DSC shows that the rapidly quenched sample gives rise to the most disordered superstructure; an additional endotherm is exhibited relative to both pure materials (not shown) whose transition is close to the monoclinic to rotator transition observed for C28H58. Based on our previous SANS studies, we may attribute the lower temperature endotherm to a mixing transition above which the demixed lamellar arrangement is destroyed (Gilbert et al. J. Phys. Chem. 1996;100:18201-18213.).

The 63.2°C-annealed sample, while not exhibiting this additional endotherm, shows a strongly asymmetric lower temperature transition. This is in contrast to the sharp endotherms observed for the slow cooled and 54.0°C-annealed samples indicative of more extensive superstructure formation.

For the rapidly cooled and higher-temperature annealed mixtures, a broad SAXS peak is observed at 30°C corresponding to 43.2 and 42.4 ? structures respectively. Conversely, the 54.0°C-annealed sample exhibits a single sharp peak at ca. 41 ? and the slow cooled sample a double peak with the lower angle feature also at ca. 41 ? (Figure 1). These numbers are in excellent agreement with Vegard's Law.

The larger spacings observed in the former two samples indicate the formation of quenched-in voids. The higher q peak in the slow-cooled sample is associated with a distance of ca. 40 ?. Strictly speaking, it is not possible to unambiguously assign this peak to a second phase or a superstructure as the behaviour of the higher order reflections has not been probed over the experimental q range.

One would expect however that for a separate phase, the separation, Dq, between the peaks would increase with q; for a superstructure, Dq would be constant with q. SANS is able to assist with this determination (see below).

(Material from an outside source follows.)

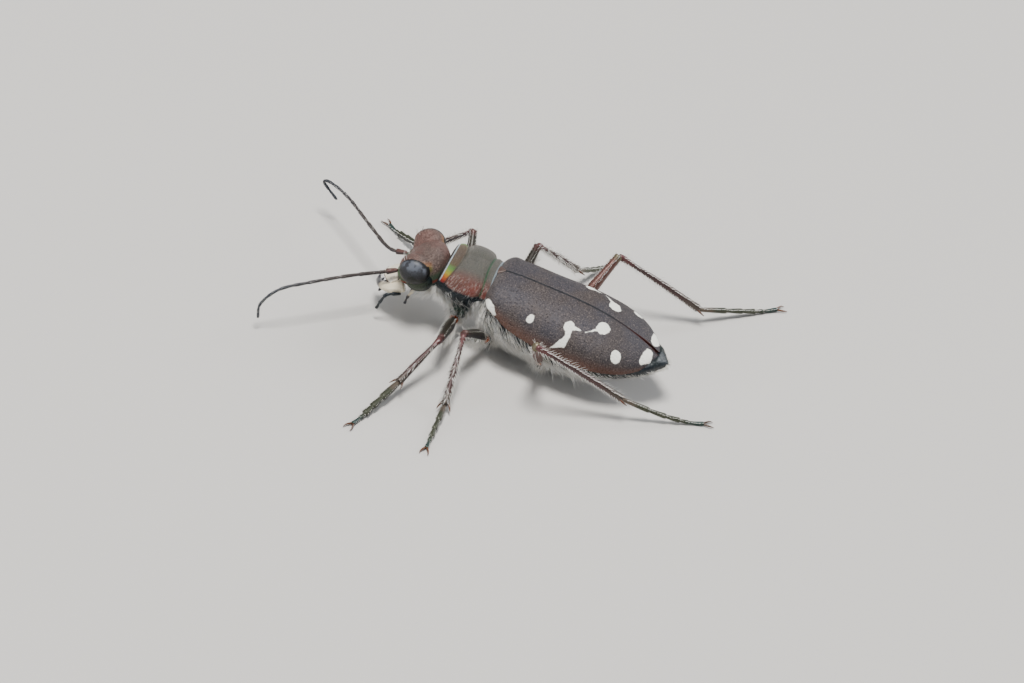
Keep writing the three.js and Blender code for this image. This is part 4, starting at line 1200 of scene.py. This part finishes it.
# floor, lights and camera, in metres; the camera's own places are in millimetres
floorLook = {"half": 0.35, "colour": (0.62, 0.6, 0.57), "cloud": 0.97, "cloudScale": 60.0, "roughness": 0.8}
lightLook = {
    "key_light": {"place": (0.04, -0.02, 0.3), "size": 0.1, "power": 1.35, "colour": (1.0, 0.98, 0.95)},
    "front_fill": {"place": (0.25, -0.2, 0.12), "size": 0.2, "power": 0.35, "colour": (0.92, 0.96, 1.0)},
    "back_rim": {"place": (-0.22, 0.16, 0.16), "size": 0.16, "power": 0.5, "colour": (0.95, 0.97, 1.0)},
}
skyLook = {"colour": (0.8, 0.85, 0.92), "strength": 0.3}
camLook = {"turn": 29.3, "rise": 38.0, "lens": 400.0, "sensor": 36.0, "away": 455.1, "right": 0.24,
           "up": -2.86}

floorMesh = bpy.data.meshes.new("studio_floor")
h = floorLook["half"]
floorMesh.from_pydata([(-h, -h, 0), (h, -h, 0), (h, h, 0), (-h, h, 0)], [], [(0, 1, 2, 3)])
floorFinish, tree, shader, coords = newMaterial("pale_floor", floorLook["roughness"], 0.0)
clouds = noise(tree, coords, floorLook["cloudScale"])
shade = [c * floorLook["cloud"] for c in floorLook["colour"]]
fill(tree, shader.inputs["Base Color"], blendColours(tree, clouds, floorLook["colour"], shade))
floorMesh.materials.append(floorFinish)
addThing("studio_floor", floorMesh)

for name, look in lightLook.items():
    lamp = bpy.data.lights.new(name, "AREA")
    lamp.shape, lamp.size, lamp.energy, lamp.color = "DISK", look["size"], look["power"], look["colour"]
    thing = addThing(name, lamp)
    thing.location = look["place"]
    thing.rotation_euler = (Vector((0, 0, 0.002)) - Vector(look["place"])).to_track_quat("-Z", "Y").to_euler()

world = bpy.data.worlds.new("studio")
world.use_nodes = True
sky = world.node_tree.nodes["Background"].inputs
sky[0].default_value, sky[1].default_value = (*skyLook["colour"], 1), skyLook["strength"]
bpy.context.scene.world = world

rise, turn = math.radians(camLook["rise"]), math.radians(camLook["turn"])
s, c, sr, cr = math.sin(rise), math.cos(rise), math.sin(turn), math.cos(turn)
toCamera, right, upward = (turned(bodyFrame, w)
                           for w in ((c, 0, s), (-sr * s, cr, sr * c), (-cr * s, -sr, cr * c)))
spot = bodyFrame[:3, 3] + toCamera * camLook["away"] + right * camLook["right"] + upward * camLook["up"]
lensData = bpy.data.cameras.new("view")
lensData.lens, lensData.sensor_width = camLook["lens"], camLook["sensor"]
lensData.clip_start, lensData.clip_end = 0.01, 10.0
camera = addThing("view", lensData)
axes = np.stack([right, upward, toCamera], 1).tolist()
camera.matrix_world = Matrix([[*row, p * mm] for row, p in zip(axes, spot)] + [[0, 0, 0, 1]])
bpy.context.scene.camera = camera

The variation in SAXS with increasing temperature is complex, yet a consistent picture emerges. Below the mixing transition, the Bragg peak associated with the demixed structure shifts to larger d-spacing and reaches its maximum intensity at approximately the peak transition temperature. This may be attributed to a gradual mixing of the chains and a disruption of the lamellar boundaries leading to an increase in the number of voids. At the same temperature, a second higher q peak is apparent.

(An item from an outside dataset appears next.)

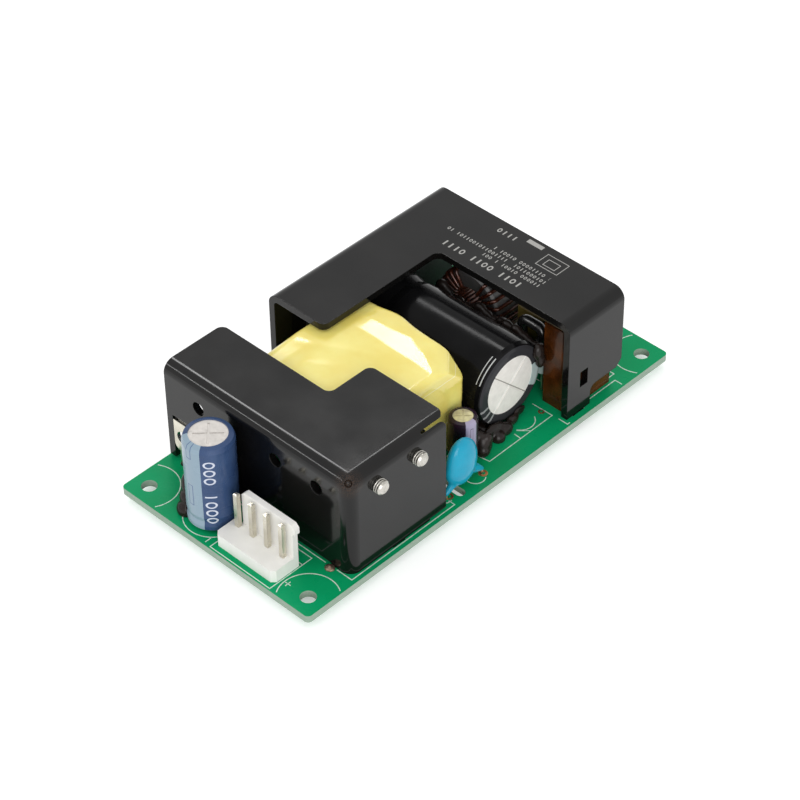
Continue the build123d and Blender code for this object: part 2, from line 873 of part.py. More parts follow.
def standing_capacitor(x, y, diameter, height, pitch, seal_height, turn):
    """Can, sleeve, seal and leads of an upright capacitor."""
    radius = diameter / 2 - sleeve_wall
    length = height - sleeve_wall
    groove = radius * 0.06
    base = board_top + capacitor_lift + sleeve_wall
    spot = Pos(x, y, base) * Rot(0, 0, turn)
    can = spot * capacitor_can(radius, length, groove, seal_height)
    sleeve = spot * capacitor_sleeve(radius, length, groove, radius * 0.78)
    seal = spot * capacitor_seal(radius, groove, seal_height, pitch, capacitor_lead_diameter)
    leads = []
    for side in (-1, 1):
        angle = radians(turn + 90)
        lead_x = x + side * pitch / 2 * cos(angle)
        lead_y = y + side * pitch / 2 * sin(angle)
        leads.append(round_lead(lead_x, lead_y, base + seal_height, capacitor_lead_diameter))
    return can, sleeve, seal, leads


def bulk_capacitor():
    """Large capacitor on its side, closed end to the right, leads bent down on the left."""
    radius = bulk_diameter / 2 - sleeve_wall
    length = bulk_length - 2 * sleeve_wall
    groove = radius * 0.05
    seal_height = bulk_seal_height
    spot = Pos(bulk_left + sleeve_wall, bulk_y, bulk_z) * Rot(0, 90, 0)
    can = spot * capacitor_can(radius, length, groove, seal_height)
    sleeve = spot * capacitor_sleeve(radius, length, groove, bulk_end_diameter / 2)
    seal = spot * capacitor_seal(radius, groove, seal_height, bulk_lead_pitch, bulk_lead_diameter)
    leads = []
    for side in (-1, 1):
        y = bulk_y + side * bulk_lead_pitch / 2
        x = bulk_left - bulk_lead_reach
        start = (bulk_left + sleeve_wall + seal_height, y, bulk_z)
        leads.append(wire([start, (x, y, bulk_z), (x, y, -lead_stub)], bulk_lead_diameter, 1.2))
        drilled.append((x, y, bulk_lead_diameter / 2))
    return can, sleeve, seal, leads


def output_capacitor_x():
    """Output capacitor's place: just clear of the header's left end."""
    header_left = across(output_header_centre) - header_half_length(output_pins)
    return header_left - capacitor_header_gap - output_capacitor_diameter / 2


def header_half_length(positions):
    """Half the length of a header's base."""
    return (positions - 1) * pin_pitch / 2 + header_side_margin


def header_housing(positions, centre, edge, inward):
    """Nylon base with a friction wall on its inner side; inward is +1 or -1 along Y."""
    half = header_half_length(positions)
    front = header_edge_gap
    wall_front = front + header_base_depth
    wall_rear = wall_front + header_wall_thickness
    base = block(-half, half, front, wall_front, 0, header_base_height)
    base = chamfer(base.edges().filter_by(Axis.Z).group_by(Axis.Y)[0], header_chamfer)
    wall_left = -half + header_side_margin + 0.3
    corners = [
        (wall_left, 0),
        (wall_left, header_wall_height - header_chamfer),
        (wall_left + header_chamfer, header_wall_height),
        (half + header_ear - header_chamfer, header_wall_height),
        (half + header_ear, header_wall_height - header_chamfer),
        (half + header_ear, header_wall_height - header_chamfer - header_ear_height),
        (half, header_wall_height - header_chamfer - header_ear_height),
        (half, 0),
    ]
    outline = make_face(Plane.XZ * Polyline(*corners, close=True))
    wall = extrude(outline, amount=header_wall_thickness, dir=(0, 1, 0))
    body = base + Pos(0, wall_front, 0) * wall
    body += block(-half, wall_left + 0.01, wall_front - 0.01, wall_rear - 0.6, 0, header_base_height - 1.2)
    first = -(positions - 1) * pin_pitch / 2
    for step in range(positions):
        hole = pin_size + 0.04
        x = first + step * pin_pitch
        body -= block(x - hole / 2, x + hole / 2, front + header_pin_setback - hole / 2,
                      front + header_pin_setback + hole / 2, -1, header_base_height + 1)
    turn = 0 if inward > 0 else 180
    return Pos(centre, edge, board_top) * Rot(0, 0, turn) * body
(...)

Its intensity increases with temperature, while its position also increases with temperature until reaching a plateau below the melting transition. The lower d-spacing peak indicates an apparent shortening of one or both of the chains either via the formation of trans-gauche defects or a rotator phase. While more extensive order is expected using a slower cooling rate, a comparison of the two annealed samples indicates that maintaining the temperature a few degrees above the mixing transition greatly assists in the more ordered superstructure formation.

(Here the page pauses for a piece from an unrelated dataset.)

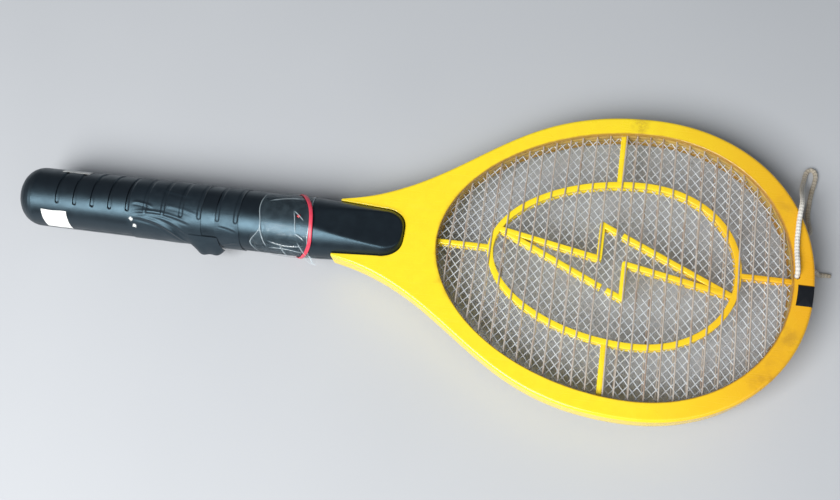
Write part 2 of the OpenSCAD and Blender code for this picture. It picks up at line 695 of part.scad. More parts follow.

The SAXS technique provides useful information on the 'average' lamellar chain structure but is far less sensitive to the modulated arrangement of chains. This is due to the minor difference in X-ray scattering length density between the components. The use of SANS, with one of the chains is isotopically labelled, enables the separation of deuterated chains to be easily determined.

Figure 4. SANS from 2:1 C28H58:C36D74 mixtures highlighting effect of cooling protocol: quenched 100ºC/min (crosses), slowly cooled at 0.1°C/min (open circles) and two-step quenching from 100°C to 61°C (annealed 11h) and 61°C to 25°C (closed circles).

Figure 4 shows the SANS from this system exhibits a characteristic spacing of approximately 120 ?. This is in excellent agreement with a hypothetical superstructure based on a repeating arrangement of two C28H58 chains followed by a C36D74 chain in their orthorhombic packing arrangement (d = 123 ?).

A comparison of the SANS data indicates more extensive formation of the demixed structure from both the scattering intensity and peak width in the slow cooled and low-temperature annealed samples. This study highlights the complementary use of neutron and X-radiation for these type of studies.